• **Goal**
Among the entries below, find the lines with "axes" and copy them.

• **Records shown**
===============

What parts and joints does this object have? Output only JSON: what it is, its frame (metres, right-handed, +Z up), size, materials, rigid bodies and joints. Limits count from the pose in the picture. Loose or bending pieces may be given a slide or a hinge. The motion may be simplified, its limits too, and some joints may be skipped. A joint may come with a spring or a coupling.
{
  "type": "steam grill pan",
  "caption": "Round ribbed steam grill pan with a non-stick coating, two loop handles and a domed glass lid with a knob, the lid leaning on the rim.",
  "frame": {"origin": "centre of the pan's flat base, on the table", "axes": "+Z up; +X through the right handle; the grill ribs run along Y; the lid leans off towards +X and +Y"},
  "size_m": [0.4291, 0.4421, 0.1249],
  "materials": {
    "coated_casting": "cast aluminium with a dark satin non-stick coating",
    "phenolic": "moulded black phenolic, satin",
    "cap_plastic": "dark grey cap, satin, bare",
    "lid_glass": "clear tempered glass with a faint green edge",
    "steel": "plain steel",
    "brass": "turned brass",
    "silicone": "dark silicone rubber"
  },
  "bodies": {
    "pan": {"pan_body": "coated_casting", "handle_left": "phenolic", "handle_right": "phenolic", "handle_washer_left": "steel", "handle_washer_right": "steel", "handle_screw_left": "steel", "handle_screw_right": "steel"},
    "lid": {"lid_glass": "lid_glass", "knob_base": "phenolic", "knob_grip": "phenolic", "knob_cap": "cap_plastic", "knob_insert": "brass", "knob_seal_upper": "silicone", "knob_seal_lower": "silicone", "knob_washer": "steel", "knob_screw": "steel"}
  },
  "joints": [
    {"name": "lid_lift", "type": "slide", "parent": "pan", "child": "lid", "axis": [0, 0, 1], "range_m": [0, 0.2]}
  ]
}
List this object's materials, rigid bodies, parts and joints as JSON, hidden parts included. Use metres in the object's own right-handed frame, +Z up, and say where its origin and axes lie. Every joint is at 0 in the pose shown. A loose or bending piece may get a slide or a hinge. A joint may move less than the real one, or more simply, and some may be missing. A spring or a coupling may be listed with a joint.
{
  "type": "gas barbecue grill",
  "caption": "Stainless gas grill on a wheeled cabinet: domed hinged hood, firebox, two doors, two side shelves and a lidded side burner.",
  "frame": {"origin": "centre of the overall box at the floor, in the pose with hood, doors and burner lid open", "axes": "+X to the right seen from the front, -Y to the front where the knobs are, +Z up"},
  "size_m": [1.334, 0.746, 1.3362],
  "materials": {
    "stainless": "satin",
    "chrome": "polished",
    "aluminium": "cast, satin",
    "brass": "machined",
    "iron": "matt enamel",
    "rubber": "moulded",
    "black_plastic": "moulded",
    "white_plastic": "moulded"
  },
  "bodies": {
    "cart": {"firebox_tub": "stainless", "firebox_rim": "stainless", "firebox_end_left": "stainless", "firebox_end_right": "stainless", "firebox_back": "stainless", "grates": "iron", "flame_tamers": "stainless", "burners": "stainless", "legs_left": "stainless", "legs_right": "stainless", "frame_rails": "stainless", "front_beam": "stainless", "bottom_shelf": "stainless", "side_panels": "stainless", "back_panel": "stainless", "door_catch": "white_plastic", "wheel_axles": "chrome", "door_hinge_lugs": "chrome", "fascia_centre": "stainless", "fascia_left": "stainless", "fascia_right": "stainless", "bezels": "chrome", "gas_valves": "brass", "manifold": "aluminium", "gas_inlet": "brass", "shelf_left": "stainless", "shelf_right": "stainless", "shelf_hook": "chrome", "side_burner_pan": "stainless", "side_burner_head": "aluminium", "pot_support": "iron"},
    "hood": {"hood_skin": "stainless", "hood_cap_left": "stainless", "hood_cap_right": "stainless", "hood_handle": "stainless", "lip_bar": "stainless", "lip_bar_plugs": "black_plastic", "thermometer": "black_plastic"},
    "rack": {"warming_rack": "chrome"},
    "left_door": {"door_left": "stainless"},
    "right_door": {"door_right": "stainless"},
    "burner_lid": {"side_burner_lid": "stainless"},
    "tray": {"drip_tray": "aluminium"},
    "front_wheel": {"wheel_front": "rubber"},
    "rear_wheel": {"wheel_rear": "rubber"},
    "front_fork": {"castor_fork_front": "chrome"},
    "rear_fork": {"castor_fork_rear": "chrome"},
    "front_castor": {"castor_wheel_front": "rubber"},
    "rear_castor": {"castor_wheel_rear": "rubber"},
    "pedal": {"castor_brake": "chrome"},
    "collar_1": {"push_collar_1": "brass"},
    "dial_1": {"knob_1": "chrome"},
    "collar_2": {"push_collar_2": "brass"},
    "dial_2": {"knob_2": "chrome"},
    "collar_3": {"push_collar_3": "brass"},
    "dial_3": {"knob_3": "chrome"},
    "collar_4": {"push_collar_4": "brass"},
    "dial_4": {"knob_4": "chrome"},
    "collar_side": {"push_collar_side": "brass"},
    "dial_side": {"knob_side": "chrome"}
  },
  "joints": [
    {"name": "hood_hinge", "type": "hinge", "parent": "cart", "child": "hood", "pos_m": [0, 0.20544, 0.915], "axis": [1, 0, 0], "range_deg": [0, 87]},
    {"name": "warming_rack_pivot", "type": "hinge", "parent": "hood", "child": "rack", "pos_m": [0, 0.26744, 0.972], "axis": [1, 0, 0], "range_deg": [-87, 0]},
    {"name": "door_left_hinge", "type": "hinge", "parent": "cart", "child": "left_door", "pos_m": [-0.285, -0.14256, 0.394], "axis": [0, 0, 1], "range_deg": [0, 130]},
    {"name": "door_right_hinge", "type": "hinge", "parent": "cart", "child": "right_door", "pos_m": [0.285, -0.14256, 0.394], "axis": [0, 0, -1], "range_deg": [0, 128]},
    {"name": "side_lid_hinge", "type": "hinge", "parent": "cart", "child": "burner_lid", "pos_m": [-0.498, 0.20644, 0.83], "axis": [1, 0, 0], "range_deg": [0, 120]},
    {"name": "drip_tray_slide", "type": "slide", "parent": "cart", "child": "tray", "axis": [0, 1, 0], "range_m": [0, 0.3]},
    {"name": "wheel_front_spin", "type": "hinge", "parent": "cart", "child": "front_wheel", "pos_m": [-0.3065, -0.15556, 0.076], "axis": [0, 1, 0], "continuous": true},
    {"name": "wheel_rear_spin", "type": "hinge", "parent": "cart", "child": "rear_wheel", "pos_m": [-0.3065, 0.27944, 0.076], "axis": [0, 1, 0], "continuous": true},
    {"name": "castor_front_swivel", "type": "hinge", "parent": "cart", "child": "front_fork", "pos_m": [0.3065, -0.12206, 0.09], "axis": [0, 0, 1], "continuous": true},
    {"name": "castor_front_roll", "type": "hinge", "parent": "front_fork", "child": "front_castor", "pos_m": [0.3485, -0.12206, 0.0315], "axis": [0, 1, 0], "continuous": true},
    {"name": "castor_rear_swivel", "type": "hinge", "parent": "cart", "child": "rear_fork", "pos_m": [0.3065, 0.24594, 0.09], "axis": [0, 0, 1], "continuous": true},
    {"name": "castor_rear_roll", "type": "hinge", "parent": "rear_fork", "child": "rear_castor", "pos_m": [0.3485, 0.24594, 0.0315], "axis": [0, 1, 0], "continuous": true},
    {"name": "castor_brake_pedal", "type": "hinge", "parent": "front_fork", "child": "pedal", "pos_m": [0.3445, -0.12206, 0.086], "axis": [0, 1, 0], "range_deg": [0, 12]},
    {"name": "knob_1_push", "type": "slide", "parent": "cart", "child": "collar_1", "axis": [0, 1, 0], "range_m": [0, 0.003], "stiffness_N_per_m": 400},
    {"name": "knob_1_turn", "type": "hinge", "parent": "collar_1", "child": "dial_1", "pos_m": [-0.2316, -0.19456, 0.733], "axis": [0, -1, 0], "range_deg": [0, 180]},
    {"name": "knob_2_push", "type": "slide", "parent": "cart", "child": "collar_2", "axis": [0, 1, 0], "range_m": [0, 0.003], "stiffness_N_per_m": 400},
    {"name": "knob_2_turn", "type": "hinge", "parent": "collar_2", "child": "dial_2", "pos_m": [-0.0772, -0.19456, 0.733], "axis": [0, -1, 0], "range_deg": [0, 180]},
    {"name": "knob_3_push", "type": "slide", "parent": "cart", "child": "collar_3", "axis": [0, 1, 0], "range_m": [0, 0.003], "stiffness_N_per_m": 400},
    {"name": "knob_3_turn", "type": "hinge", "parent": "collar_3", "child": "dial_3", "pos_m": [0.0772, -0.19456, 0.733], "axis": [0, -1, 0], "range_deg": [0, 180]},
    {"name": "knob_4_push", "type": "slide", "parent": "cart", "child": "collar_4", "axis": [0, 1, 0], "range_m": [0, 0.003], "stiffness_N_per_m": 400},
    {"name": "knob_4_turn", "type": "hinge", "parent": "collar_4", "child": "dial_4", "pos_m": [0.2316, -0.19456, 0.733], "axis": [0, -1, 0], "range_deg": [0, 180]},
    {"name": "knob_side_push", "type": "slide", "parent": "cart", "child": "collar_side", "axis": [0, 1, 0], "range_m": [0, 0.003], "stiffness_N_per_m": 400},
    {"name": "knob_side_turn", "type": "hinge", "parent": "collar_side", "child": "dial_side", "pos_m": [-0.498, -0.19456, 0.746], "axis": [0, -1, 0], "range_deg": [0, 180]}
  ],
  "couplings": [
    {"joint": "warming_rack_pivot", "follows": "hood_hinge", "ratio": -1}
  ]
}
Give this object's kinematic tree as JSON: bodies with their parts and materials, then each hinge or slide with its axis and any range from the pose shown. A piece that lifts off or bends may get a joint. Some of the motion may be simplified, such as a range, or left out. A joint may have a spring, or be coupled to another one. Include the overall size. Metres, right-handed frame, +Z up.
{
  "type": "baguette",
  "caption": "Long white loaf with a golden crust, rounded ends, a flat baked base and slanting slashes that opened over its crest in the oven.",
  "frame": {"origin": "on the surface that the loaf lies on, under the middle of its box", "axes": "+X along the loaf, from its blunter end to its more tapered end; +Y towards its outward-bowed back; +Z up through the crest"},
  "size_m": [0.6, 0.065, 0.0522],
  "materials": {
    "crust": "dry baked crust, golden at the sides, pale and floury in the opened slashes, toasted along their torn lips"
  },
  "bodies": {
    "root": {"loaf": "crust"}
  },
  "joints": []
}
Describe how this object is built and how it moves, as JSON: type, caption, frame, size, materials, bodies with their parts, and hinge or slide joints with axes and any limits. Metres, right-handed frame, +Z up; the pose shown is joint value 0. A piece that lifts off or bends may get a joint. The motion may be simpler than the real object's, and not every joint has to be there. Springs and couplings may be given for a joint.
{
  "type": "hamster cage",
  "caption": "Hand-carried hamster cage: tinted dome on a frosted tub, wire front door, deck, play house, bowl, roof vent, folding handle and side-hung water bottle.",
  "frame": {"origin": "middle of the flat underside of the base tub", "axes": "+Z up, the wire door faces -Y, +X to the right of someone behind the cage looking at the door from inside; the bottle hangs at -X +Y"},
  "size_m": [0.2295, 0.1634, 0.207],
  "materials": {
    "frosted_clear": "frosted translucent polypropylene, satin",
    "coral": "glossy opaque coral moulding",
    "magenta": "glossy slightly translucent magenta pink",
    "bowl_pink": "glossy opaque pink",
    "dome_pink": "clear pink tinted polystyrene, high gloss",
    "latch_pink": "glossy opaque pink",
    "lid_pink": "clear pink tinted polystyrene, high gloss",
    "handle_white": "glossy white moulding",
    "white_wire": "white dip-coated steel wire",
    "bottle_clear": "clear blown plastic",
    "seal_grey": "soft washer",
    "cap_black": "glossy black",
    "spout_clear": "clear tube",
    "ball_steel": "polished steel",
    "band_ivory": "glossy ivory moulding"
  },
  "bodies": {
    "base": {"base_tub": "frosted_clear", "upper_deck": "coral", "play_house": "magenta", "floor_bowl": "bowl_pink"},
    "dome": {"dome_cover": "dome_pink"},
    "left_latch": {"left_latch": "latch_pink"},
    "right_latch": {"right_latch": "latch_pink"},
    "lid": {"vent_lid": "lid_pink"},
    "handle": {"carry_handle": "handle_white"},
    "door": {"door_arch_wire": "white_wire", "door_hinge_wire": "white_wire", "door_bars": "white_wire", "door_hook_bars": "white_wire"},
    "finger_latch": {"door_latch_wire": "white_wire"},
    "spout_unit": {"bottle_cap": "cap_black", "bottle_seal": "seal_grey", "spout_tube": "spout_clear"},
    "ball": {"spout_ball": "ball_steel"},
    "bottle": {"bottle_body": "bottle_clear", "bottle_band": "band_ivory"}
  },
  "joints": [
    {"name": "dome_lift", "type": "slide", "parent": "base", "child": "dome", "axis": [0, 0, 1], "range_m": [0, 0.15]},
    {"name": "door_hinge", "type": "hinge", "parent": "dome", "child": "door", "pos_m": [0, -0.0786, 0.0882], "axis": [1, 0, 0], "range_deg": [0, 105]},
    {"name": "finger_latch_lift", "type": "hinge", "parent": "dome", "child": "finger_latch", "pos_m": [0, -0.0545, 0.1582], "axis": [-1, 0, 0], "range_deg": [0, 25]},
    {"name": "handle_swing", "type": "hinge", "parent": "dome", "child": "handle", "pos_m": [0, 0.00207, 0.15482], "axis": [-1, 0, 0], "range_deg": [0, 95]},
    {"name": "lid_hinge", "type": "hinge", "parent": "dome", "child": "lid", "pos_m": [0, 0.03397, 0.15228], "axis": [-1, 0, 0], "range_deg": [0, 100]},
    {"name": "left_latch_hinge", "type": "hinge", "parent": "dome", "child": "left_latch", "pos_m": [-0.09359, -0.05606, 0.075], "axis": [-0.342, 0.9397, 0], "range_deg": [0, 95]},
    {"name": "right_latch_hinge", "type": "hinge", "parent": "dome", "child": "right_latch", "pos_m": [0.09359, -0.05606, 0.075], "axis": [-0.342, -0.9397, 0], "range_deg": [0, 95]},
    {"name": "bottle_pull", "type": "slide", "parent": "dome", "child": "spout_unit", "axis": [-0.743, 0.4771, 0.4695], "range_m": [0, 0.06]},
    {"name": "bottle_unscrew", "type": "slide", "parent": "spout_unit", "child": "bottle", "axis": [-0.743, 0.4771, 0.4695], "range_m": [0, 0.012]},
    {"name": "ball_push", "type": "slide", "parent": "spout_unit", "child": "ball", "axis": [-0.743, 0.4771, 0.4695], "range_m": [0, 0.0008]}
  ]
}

===============

• **Output**
  "frame": {"origin": "centre of the pan's flat base, on the table", "axes": "+Z up; +X through the right handle; the grill ribs run along Y; the lid leans off towards +X and +Y"},
List this object's materials, rigid bodies, parts and joints as JSON, hidden parts included. Use metres in the object's own right-handed frame, +Z up, and say where its origin and axes lie. Every joint is at 0 in the pose shown. A loose or bending piece may get a slide or a hinge. A joint may move less than the real one, or more simply, and some may be missing. A spring or a coupling may be listed with a joint.
  "frame": {"origin": "centre of the overall box at the floor, in the pose with hood, doors and burner lid open", "axes": "+X to the right seen from the front, -Y to the front where the knobs are, +Z up"},
  "frame": {"origin": "on the surface that the loaf lies on, under the middle of its box", "axes": "+X along the loaf, from its blunter end to its more tapered end; +Y towards its outward-bowed back; +Z up through the crest"},
Describe how this object is built and how it moves, as JSON: type, caption, frame, size, materials, bodies with their parts, and hinge or slide joints with axes and any limits. Metres, right-handed frame, +Z up; the pose shown is joint value 0. A piece that lifts off or bends may get a joint. The motion may be simpler than the real object's, and not every joint has to be there. Springs and couplings may be given for a joint.
  "frame": {"origin": "middle of the flat underside of the base tub", "axes": "+Z up, the wire door faces -Y, +X to the right of someone behind the cage looking at the door from inside; the bottle hangs at -X +Y"},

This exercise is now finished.